Limitations & Future Work¶

Experiments were primarily based on Qwen3-VL-8B; generalization to larger or smaller models is not yet finalized.
Frequency masks \(M(t)\) are preset (Fixed Linear/Cosine); there is room to explore task-adaptive spectral budget strategies.
The ODE solver step count is fixed at \(T=5\); "dynamic step adjustment" has not been systematically explored.
While interpretability is better than in implicit latent spaces, the specific correspondence between frequency activation and reasoning steps requires further visual analysis.

vs MVoT / VoCoT: In the MVoT paradigm, visual tokens accumulate infinitely; VoCoT optimizes prompts but does not fundamentally solve the issue.

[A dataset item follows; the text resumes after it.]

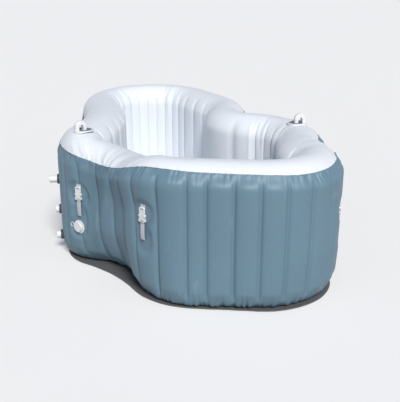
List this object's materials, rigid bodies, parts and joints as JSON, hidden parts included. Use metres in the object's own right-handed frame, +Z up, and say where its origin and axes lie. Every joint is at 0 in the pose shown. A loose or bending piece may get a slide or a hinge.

SpecFlow bypasses this entirely using a fixed workspace and non-autoregressive updates.
vs FastV / LightFastV (Heuristic Pruning): Heuristic pruning is unfriendly to multi-step reasoning dynamics; SpecFlow avoids over-pruning using principle-driven spectral decomposition.
vs Heima / CODI (Implicit Latent Reasoning): Implicit methods lack explicit constraints and are difficult to learn; SpecFlow injects hard spectral structure constraints into continuous latent spaces, achieving both compactness and interpretability.

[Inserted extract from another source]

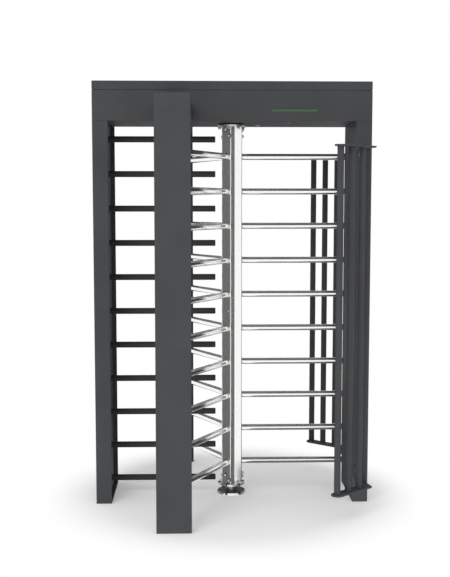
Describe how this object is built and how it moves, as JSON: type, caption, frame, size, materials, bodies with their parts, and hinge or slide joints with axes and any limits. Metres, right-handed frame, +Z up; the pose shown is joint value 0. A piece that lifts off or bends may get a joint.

vs DiffThinker: Pure flow matching lacks text guidance; SpecFlow aligns text-visual evolution via CFG, significantly increasing success rates in complex reasoning.

Rating¶

Novelty: ⭐⭐⭐⭐⭐ Paradigmatic shift from pixel to spectral space + flow matching in frequency-limited space + clever integration of CFG in multi-step reasoning.

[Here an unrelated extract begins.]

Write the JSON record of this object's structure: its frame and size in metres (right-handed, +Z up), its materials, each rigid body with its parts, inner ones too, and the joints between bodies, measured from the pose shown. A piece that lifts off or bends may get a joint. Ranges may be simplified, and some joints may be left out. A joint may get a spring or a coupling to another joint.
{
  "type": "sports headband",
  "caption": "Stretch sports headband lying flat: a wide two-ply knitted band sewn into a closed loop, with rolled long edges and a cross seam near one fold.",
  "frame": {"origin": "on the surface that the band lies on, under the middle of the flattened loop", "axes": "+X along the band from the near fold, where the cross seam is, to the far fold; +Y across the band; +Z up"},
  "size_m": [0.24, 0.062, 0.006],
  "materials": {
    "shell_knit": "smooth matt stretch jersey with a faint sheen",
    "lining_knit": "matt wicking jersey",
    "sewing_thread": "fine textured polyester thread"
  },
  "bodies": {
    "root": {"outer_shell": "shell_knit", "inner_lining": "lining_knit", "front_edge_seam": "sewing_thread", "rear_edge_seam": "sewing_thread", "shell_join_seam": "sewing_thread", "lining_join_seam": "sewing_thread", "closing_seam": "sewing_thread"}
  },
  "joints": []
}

Experimental Thoroughness: ⭐⭐⭐⭐⭐ Comparison across 6 benchmarks × 3 task categories × 4 models + ablations on scheduling / CFG / ODE steps, with clear marginal effects.
Writing Quality: ⭐⭐⭐⭐ Clear logic, intuitive frequency energy analysis diagrams; dynamic frequency budget details are somewhat briefly explained in the appendix.
Value: ⭐⭐⭐⭐⭐ Resolves the fundamental KV cache bottleneck in long VLM reasoning, with 1.6–2.1× memory reduction directly applicable; the design philosophy of careful representation space selection vs. brute-force compression has long-term significance.